Many of the people I have met exploring the shamanic path are concerned with what others think of them. Many friends and family members will find the practitioner’s interests weird.  The practitioners may be embarrassed or afraid of ridicule, especially as they experiment to learn more about this path. Some friends will present themselves as happy test subjects while others silently move away.

The more I learn, the less I feel weird.  In fact, people who don’t question their lifestyle choices, who feed on drama, and those who define their life with many common pursuits, seem weird to me.

As I learned about non-ordinary reality I realized how much of what I previously considered real was related more to my view of things than the things themselves. As I became an observer of my actions I stopped, for the most part, blaming anyone else for my choices. I am working on forgiving myself for the difficult ones. No, my choices aren’t perfect.  Some aren’t even rational and I continue to make frequent bad decisions. Still, I find myself to be happier, more compassionate, and less judgmental. I no longer suffer depression of the sort that marred my youth.

While my family and friends may not understand my obsession, I believe they realize it has value and meaning to me. Some friendships have fallen away. Among those that remain strong they have accepted me as I am. Other friends and family members are noticeably more comfortable to avoid the topic.  I am hopeful that with time they will come to trust that I haven’t joined a cult or become a fool. Meanwhile, my growth is more important to me than their judgment.

Yes, you can still hold a job

Unlike a monastic life, shamanism is practiced in conventional societal and economic rolls in one’s customary environment. You don’t sit in a trance 24-7.

The shaman is a master of the two realities, ordinary and non-ordinary. A practitioner’s ability to function in non-ordinary reality in no way hinders her ability to function in ordinary reality.  In traditionally shamanic cultures the shaman joined her community workforce just like everyone else. She slipped into her shamanic roll only when it was called for, by someone’s illness or other triggering event in the community.

Drastic Change

Students of shamanism often fear the loss of important relationships. Why? Most likely because they realize they are changed by what they learn.  Change is hard on relationships. Most people can look back and see that as their life moved through cycles their primary friendships changed.

I experienced great upheaval in my life.  My exploration of shamanism coincided with these changes and helped me make them. However, the desire for change was already there.
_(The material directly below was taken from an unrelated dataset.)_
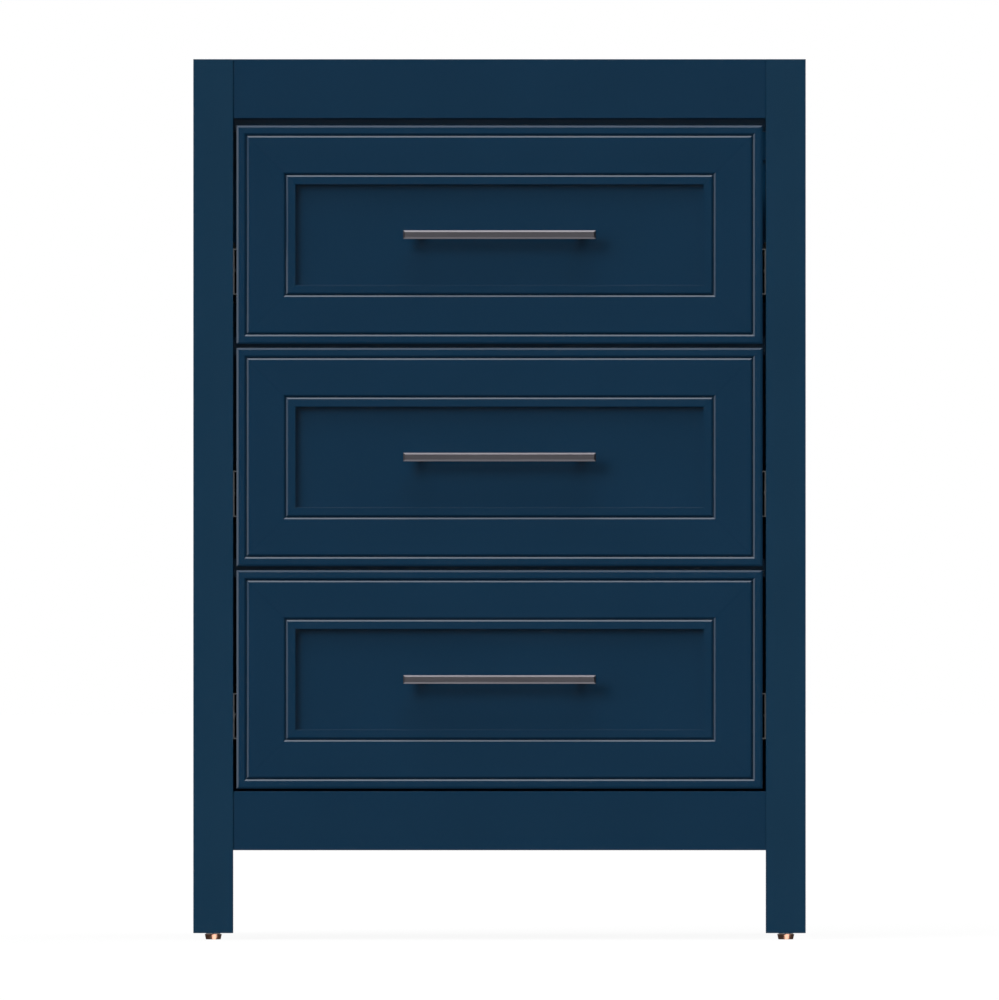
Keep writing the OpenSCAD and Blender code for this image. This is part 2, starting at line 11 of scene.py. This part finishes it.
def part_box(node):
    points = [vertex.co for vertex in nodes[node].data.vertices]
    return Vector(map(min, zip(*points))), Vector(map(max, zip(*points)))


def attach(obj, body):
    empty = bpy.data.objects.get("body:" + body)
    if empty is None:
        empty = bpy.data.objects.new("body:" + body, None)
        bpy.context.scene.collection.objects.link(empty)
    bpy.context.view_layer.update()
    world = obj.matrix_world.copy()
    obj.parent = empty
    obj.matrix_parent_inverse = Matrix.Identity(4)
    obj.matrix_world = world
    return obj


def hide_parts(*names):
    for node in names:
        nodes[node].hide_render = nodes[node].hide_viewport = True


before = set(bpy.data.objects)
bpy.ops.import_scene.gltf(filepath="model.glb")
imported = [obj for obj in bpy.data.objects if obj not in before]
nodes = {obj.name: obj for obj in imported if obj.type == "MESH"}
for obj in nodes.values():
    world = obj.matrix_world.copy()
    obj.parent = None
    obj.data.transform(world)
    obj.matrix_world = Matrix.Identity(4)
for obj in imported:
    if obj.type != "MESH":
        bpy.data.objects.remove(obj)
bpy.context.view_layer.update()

This desire for change is one of the characteristics many shamanic practitioners have in common.

Common characteristics of shamanic practitioners

I have observed that many people on this path where already set outside the mainstream of society by something. Perhaps it was an aspect of their temperament or a lifestyle choice. Often their intuition has made them aware of things others don’t notice.

While shamanic practitioners vary in many ways I see some commonality in the following areas:

  • Open to change
  • Introspective
  • Independent thinker
  • Intelligent
  • Self-directed
  • Resilient
  • Creative
  • Empathetic
  • Honest
  • Disciplined
  • Nonconformist
  • Strong Intuitive

Interesting Times Ahead

I remember my mom saying to me one day, “your friends are certainly interesting.” Her tone of voice suggested that interesting covered a lot of territory, some of which she wasn’t comfortable with. Her remark was loving and undoubtedly true. My friends are interesting. So, dear friends, welcome. There are interesting times ahead.